Ou cette autre scène dans laquelle le père et la mère croient reconnaître en une inconnue dans la rue leur fille disparue depuis dix ans. Le passage hésite entre le traitement burlesque et dramatique. Comme d ‘autres, il est sur le fil du rasoir.

L’écriture de ce spectacle est à la croisée entre recherche documentaire, réminiscences littéraires et écriture de plateau, laissant la place aux propositions des acteurs. Le dispositif scénique s’organise autour d’une table et ses rallonges : en fond de plateau, un grand miroir incliné offre au spectateur un reflet de la scène ainsi dédoublée et un nouveau point de vue. La répétition déformée qu’il offre de la scène en dénonce manifestement le caractère caricatural et surjoué.
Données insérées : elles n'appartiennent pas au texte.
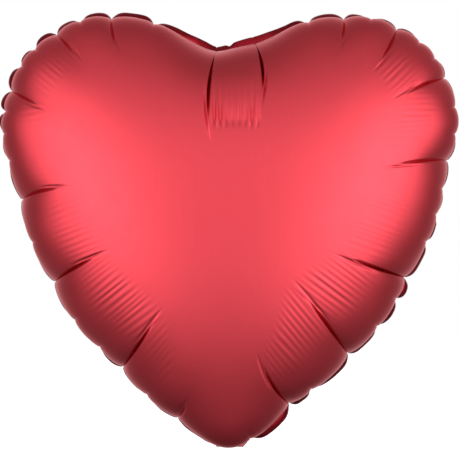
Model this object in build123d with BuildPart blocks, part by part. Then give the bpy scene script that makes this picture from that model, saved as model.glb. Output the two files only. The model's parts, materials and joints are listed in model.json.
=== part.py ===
"""Heart-shaped foil balloon, inflated, in millimetres.

Two die-cut foil panels are heat-sealed together along a narrow flat margin and stand apart as two domes.
Below the point of the heart both films run on as a narrow tail. A two-ply film valve lies between them: its
inner half reaches up into the balloon and its outer half lies in the tail. The tail is folded up behind the
balloon and hinges on its crease.

Frame: +Z up, the front panel faces -Y, and +X is to the viewer's right. The origin is on the tail's crease,
in the plane of the seal, where the ribbon is tied.
"""

import os
from math import acos, atan2, degrees, hypot

from build123d import *

# Driving dimensions of the inflated balloon
WIDTH = 370.0
HEIGHT = 349.0
THICKNESS = 160.0
FILM = 0.8  # thickness of each film as modelled
SEAL_MARGIN = 6.0  # width of the flat heat-sealed rim

# Outer edge of the rim: two lobe arcs, two long side arcs and the arc at the point; in the cleft, a small arc
# and a straight slope up to each lobe
LOBE_RADIUS = 92.0
SIDE_RADIUS = 350.0
POINT_RADIUS = 36.0
CLEFT_DEPTH = 29.0
CLEFT_RADIUS = 12.0
POINT_LIFT = 1.5  # the point's arc stands this far above the tail's crease

# The dome narrows as it rises: each level is the seal's outline scaled about the dome's middle
DOME_MIDDLE_Z = 0.55 * HEIGHT
DOME_LEVELS = [1.0, 0.985, 0.93, 0.80, 0.55, 0.25]
DOME_ROUNDNESS = 2.5

# Tail, curled up behind the balloon
TAIL_WIDTH = 30.0
TAIL_LENGTH = 70.0
TAIL_CURL_RADIUS = 75.0
TAIL_START_ANGLE = 8.0  # above the horizontal, where the tail leaves its crease
TAIL_GAP = 1.5  # from the crease's axis to the first of the tail
TAIL_CORNER = 6.0
NECK_GAP = 0.5  # from the crease's axis up to the panels' neck

# Valve: two plies in a shallow channel pressed into the faces of the panels and the tail
PLY = 0.3
PLY_GAP = 0.05  # each ply's distance from the seal's plane
PLY_WIDTH = 20.0
CHANNEL_WIDTH = 22.0
CHANNEL_DEPTH = 0.4
CHANNEL_TOP_Z = 14.0  # clear of the seal, which curves up beside the channel
VALVE_TOP_Z = 78.0
CHANNEL_END = 53.0  # along the tail
TAIL_PLY_END = 38.0

# Holes in the tail, by distance along it
FILL_PORT_RADIUS = 5.0
FILL_PORT_AT = 46.0
RIBBON_HOLE_RADIUS = 2.5
RIBBON_HOLE_AT = 62.0


def circle_inside(centre_1, reach_1, centre_2, reach_2):
    """The point on the left that lies reach_1 from centre_1 and reach_2 from centre_2."""
    run, rise = centre_2[0] - centre_1[0], centre_2[1] - centre_1[1]
    apart = hypot(run, rise)
    along = (reach_1**2 - reach_2**2 + apart**2) / (2 * apart)
    aside = (reach_1**2 - along**2) ** 0.5
    return (
        centre_1[0] + (along * run + aside * rise) / apart,
        centre_1[1] + (along * rise - aside * run) / apart,
    )


def bearing(centre, point):
    """Direction from one point to another, in degrees."""
    return degrees(atan2(point[1] - centre[1], point[0] - centre[0]))


LOBE = (WIDTH / 2 - LOBE_RADIUS, HEIGHT - LOBE_RADIUS)
POINT = (0.0, POINT_LIFT + POINT_RADIUS)
SIDE = circle_inside(LOBE, SIDE_RADIUS - LOBE_RADIUS, POINT, SIDE_RADIUS - POINT_RADIUS)
CLEFT = (0.0, HEIGHT - CLEFT_DEPTH + CLEFT_RADIUS)
# A slope touches its lobe and the cleft's arc on opposite sides, so it crosses the line between their centres
CLEFT_APART = hypot(LOBE[0], CLEFT[1] - LOBE[1])
SLOPE_BEARING = bearing(LOBE, CLEFT) - degrees(acos((LOBE_RADIUS + CLEFT_RADIUS) / CLEFT_APART))


def heart_arcs(inset, size):
    """Centre, radius, start and sweep of each arc of the outline, stepped in by inset and scaled."""
    lobe_end, point_start = bearing(SIDE, LOBE), bearing(SIDE, POINT)
    cleft_end = SLOPE_BEARING - 180
    lobe = (LOBE, LOBE_RADIUS - inset, SLOPE_BEARING, lobe_end - SLOPE_BEARING)
    side = (SIDE, SIDE_RADIUS - inset, lobe_end, point_start - lobe_end)
    right = [lobe, side]
    left = [((-x, z), radius, 180 - start, -sweep) for (x, z), radius, start, sweep in right]
    point = (POINT, POINT_RADIUS - inset, point_start, -180 - 2 * point_start)
    cleft = (CLEFT, CLEFT_RADIUS + inset, cleft_end, -180 - 2 * cleft_end)
    return [
        ((x * size, DOME_MIDDLE_Z + (z - DOME_MIDDLE_Z) * size), radius * size, start, sweep)
        for (x, z), radius, start, sweep in (*right, point, *left, cleft)
    ]


def heart_face(rise=0.0, inset=0.0, size=1.0):
    """The heart's face, that far in front of the seal's plane."""
    with BuildSketch(Plane.XZ.offset(rise)) as face:
        with BuildLine():
            arcs = [CenterArc(*arc) for arc in heart_arcs(inset, size)]
            right_lobe, _, _, left_lobe, _, cleft = arcs
            Line(cleft @ 0, right_lobe @ 0)
            Line(cleft @ 1, left_lobe @ 0)
        make_face()
    return face.sketch


def dome_faces(inset, height):
    """The heart's face at each level of a dome, from the seal's plane towards -Y."""
    return [heart_face(height * (1 - size**DOME_ROUNDNESS) ** 0.5, inset, size) for size in DOME_LEVELS]


def front_half():
    """The front panel: a thin dome with its flat sealed rim, its neck and its half of the valve's channel."""
    with BuildPart() as panel:
        extrude(heart_face(), amount=FILM)
        with BuildSketch(Plane.XZ):
            with Locations((0, NECK_GAP)):
                Rectangle(TAIL_WIDTH, POINT[1], align=(Align.CENTER, Align.MIN))
        extrude(amount=FILM)
        loft(dome_faces(SEAL_MARGIN, THICKNESS / 2))
        loft(dome_faces(SEAL_MARGIN + FILM, THICKNESS / 2 - FILM), mode=Mode.SUBTRACT)
        with BuildSketch(Plane.XZ):
            Rectangle(CHANNEL_WIDTH, 2 * CHANNEL_TOP_Z)
        extrude(amount=CHANNEL_DEPTH, mode=Mode.SUBTRACT)
    return panel.part


# In the YZ plane the curl's centre is square to the tail's start, which lies on the crease at the origin
CURL_SPOKE = Vector(-TAIL_CURL_RADIUS, 0).rotate(Axis.Z, -90 + TAIL_START_ANGLE)
CURL_CENTRE = (CURL_SPOKE.X, CURL_SPOKE.Y)


def along_tail(distance):
    """Bearing of a place on the tail from the centre of its curl, in degrees."""
    return -90 + TAIL_START_ANGLE + degrees(distance / TAIL_CURL_RADIUS)


def tail_point(distance, radius):
    """(y, z) of a place on the curled tail, by distance along it and radius of its layer."""
    spoke = Vector(radius, 0).rotate(Axis.Z, along_tail(distance))
    return CURL_CENTRE[0] + spoke.X, CURL_CENTRE[1] + spoke.Y


def curled_profile(inner, outer, start, end):
    """The side view of a curled layer between two radii and two distances along the tail."""
    first, sweep = along_tail(start), degrees((end - start) / TAIL_CURL_RADIUS)
    with BuildSketch(Plane.YZ) as profile:
        with BuildLine():
            CenterArc(CURL_CENTRE, inner, first, sweep)
            CenterArc(CURL_CENTRE, outer, first, sweep)
            Line(tail_point(start, inner), tail_point(start, outer))
            Line(tail_point(end, inner), tail_point(end, outer))
        make_face()
    return profile.sketch


def hole_plane(distance):
    """A plane square to the tail's film at a distance along it, whose normal points away from the balloon."""
    y, z = tail_point(distance, TAIL_CURL_RADIUS)
    normal = Vector(0, y - CURL_CENTRE[0], z - CURL_CENTRE[1])
    return Plane(origin=(0, y, z), x_dir=(1, 0, 0), z_dir=normal)


def tail_film(side):
    """One film of the tail: side is 1 for the outer one, from the front panel, and -1 for the inner one."""
    inner, outer = sorted((TAIL_CURL_RADIUS, TAIL_CURL_RADIUS + side * FILM))
    floor, roof = sorted((TAIL_CURL_RADIUS, TAIL_CURL_RADIUS + side * CHANNEL_DEPTH))
    with BuildPart() as film:
        extrude(curled_profile(inner, outer, TAIL_GAP, TAIL_LENGTH), amount=TAIL_WIDTH / 2, both=True)
        last_y = tail_point(TAIL_LENGTH, inner)[0] - FILM
        corners = [
            edge
            for edge in film.edges().filter_by(GeomType.LINE)
            if edge.length < 2 * FILM and edge.center().Y > last_y
        ]
        fillet(corners, TAIL_CORNER)
        channel = curled_profile(floor, roof, 0, CHANNEL_END)
        extrude(channel, amount=CHANNEL_WIDTH / 2, both=True, mode=Mode.SUBTRACT)
        with BuildSketch(hole_plane(RIBBON_HOLE_AT)):
            Circle(RIBBON_HOLE_RADIUS)
        extrude(amount=2 * FILM, both=True, mode=Mode.SUBTRACT)
        if side > 0:
            with BuildSketch(hole_plane(FILL_PORT_AT)):
                Circle(FILL_PORT_RADIUS)
            extrude(amount=2 * FILM, both=True, mode=Mode.SUBTRACT)
    return film.part


def tail_ply(side):
    """The valve ply that lies in the tail, against the film on that side."""
    inner, outer = sorted(TAIL_CURL_RADIUS + side * offset for offset in (PLY_GAP, PLY_GAP + PLY))
    with BuildPart() as ply:
        extrude(curled_profile(inner, outer, TAIL_GAP, TAIL_PLY_END), amount=PLY_WIDTH / 2, both=True)
    return ply.part


def inner_ply(side):
    """The valve ply that stands inside the balloon: side is 1 for the front one."""
    with BuildPart() as ply:
        with BuildSketch(Plane.XZ.offset(side * PLY_GAP)):
            with Locations((0, NECK_GAP)):
                Rectangle(PLY_WIDTH, VALVE_TOP_Z - NECK_GAP, align=(Align.CENTER, Align.MIN))
        extrude(amount=side * PLY)
    return ply.part


front_panel = front_half()
with BuildPart() as back:
    mirror(front_panel, about=Plane.XZ)

pieces = {
    "front_panel": front_panel,
    "back_panel": back.part,
    "valve_front_film": inner_ply(1),
    "valve_back_film": inner_ply(-1),
    "tail_front_film": tail_film(1),
    "tail_back_film": tail_film(-1),
    "tail_valve_front_film": tail_ply(1),
    "tail_valve_back_film": tail_ply(-1),
}

os.makedirs("parts", exist_ok=True)
for name, piece in pieces.items():
    piece.label = name
    export_step(piece, f"parts/{name}.step")

for name, distance, radius in (
    ("fill port", FILL_PORT_AT, TAIL_CURL_RADIUS + (CHANNEL_DEPTH + FILM) / 2),
    ("ribbon hole", RIBBON_HOLE_AT, TAIL_CURL_RADIUS),
):
    place = tail_point(distance, radius)
    normal = hole_plane(distance).z_dir
    print(name, "at", [0, round(place[0], 3), round(place[1], 3)], "axis", [round(x, 5) for x in normal])
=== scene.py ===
"""Looks of the heart-shaped foil balloon: puckered foil panels, the heat-sealed rim, the tail and its valve.

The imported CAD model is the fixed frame, in metres. The script's own lengths are in millimetres, times MM.
Clock angles are in degrees about MIDDLE, clockwise from the top, seen from the front.
"""

import json
import math

import bpy
import numpy as np
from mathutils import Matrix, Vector


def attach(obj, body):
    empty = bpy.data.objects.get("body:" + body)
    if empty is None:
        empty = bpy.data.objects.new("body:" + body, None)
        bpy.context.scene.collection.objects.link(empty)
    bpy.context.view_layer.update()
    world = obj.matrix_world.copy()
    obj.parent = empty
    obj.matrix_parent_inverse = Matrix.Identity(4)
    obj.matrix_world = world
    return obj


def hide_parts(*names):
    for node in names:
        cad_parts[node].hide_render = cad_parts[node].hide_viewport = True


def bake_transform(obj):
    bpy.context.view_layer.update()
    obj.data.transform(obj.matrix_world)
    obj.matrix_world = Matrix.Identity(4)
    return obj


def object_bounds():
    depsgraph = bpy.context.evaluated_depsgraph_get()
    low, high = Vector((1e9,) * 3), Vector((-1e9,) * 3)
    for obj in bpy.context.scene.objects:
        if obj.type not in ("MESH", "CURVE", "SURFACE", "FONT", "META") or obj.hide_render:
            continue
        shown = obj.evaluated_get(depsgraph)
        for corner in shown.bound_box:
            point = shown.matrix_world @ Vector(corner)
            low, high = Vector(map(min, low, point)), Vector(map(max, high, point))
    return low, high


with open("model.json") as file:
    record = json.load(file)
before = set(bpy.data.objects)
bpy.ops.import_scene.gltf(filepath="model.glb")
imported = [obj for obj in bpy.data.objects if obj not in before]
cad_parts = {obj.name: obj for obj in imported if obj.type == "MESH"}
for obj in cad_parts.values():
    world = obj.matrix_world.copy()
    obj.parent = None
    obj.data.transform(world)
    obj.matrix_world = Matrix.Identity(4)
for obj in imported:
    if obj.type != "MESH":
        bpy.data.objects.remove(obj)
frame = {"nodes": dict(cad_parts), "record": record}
cad_box = [list(corner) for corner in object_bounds()]

MM = 0.001
SEED = 20

# Outline of the weld, clockwise: the right half from the bottom of the cleft to the point, then the left half
OUTLINE = [
    (-10, 317.5), (15.5, 322.5), (33.4, 328.5), (61.6, 339.6), (98, 344), (139.6, 333.4), (170.5, 302),
    (181, 261.5), (172.7, 217.7), (157, 165), (128, 111.5), (93, 70), (52.2, 36.3), (22, 10.2), (0, 0.8),
    (-23, 9), (-55.2, 32.5), (-94, 69.5), (-130, 110.5), (-157.6, 164.5), (-173.4, 218), (-181.5, 262),
    (-169.6, 301.6), (-138.5, 332.5), (-98.5, 344.4), (-62, 339), (-32, 325.5),
]
MIDDLE = (0.0, 192.0)  # every radial line of the panels' grid ends here
HALF_THICKNESS = 78.0
DOME_FLATNESS = 1.2  # 1 is an ellipse from rim to rim, and more is flatter in the middle

COLUMNS = 1200
RINGS = 80
COARSE = (360, 40)  # columns and rings of the grid on which the inflated rise is solved
MOST_STEPS = 4000
SOLVED = 1e-14  # the solver stops when the squared error has fallen to this share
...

Tous les changements d’espace sont effectués à vue, sans recours au noir, par les acteurs eux même, puisqu’il ne s’agit pas de dissimuler l’artefact théâtral mais au contraire de l’utiliser à des fins parodiques. C’est dans cette ambiance de cirque que se déroule l’action reposant sur une suite de tableaux pour lesquels c’est le propos qui fait cohérence : toute la violence latente ou patente des relations familiales, toute la peine qui affecte chacun à la recherche de son rôle parmi les siens sont déclinées sous différents aspects, dans des environnements et des situations variés. Mais la problématique est une.

On a là comme une partition musicale où, comme dit Voltaire, les cris, les bruits de vaisselle brisée, les bruits agressifs « forment une harmonie telle qu’il n’y en eut jamais en enfer ».

Aucun temps mort, une exploitation pleine et entière de l’espace, un jeu d’acteur virtuose et rigoureux, bref un magnifique moment de théâtre, parmi les plus beaux spectacles du off de cette année. Le public ne s’y est pas trompé.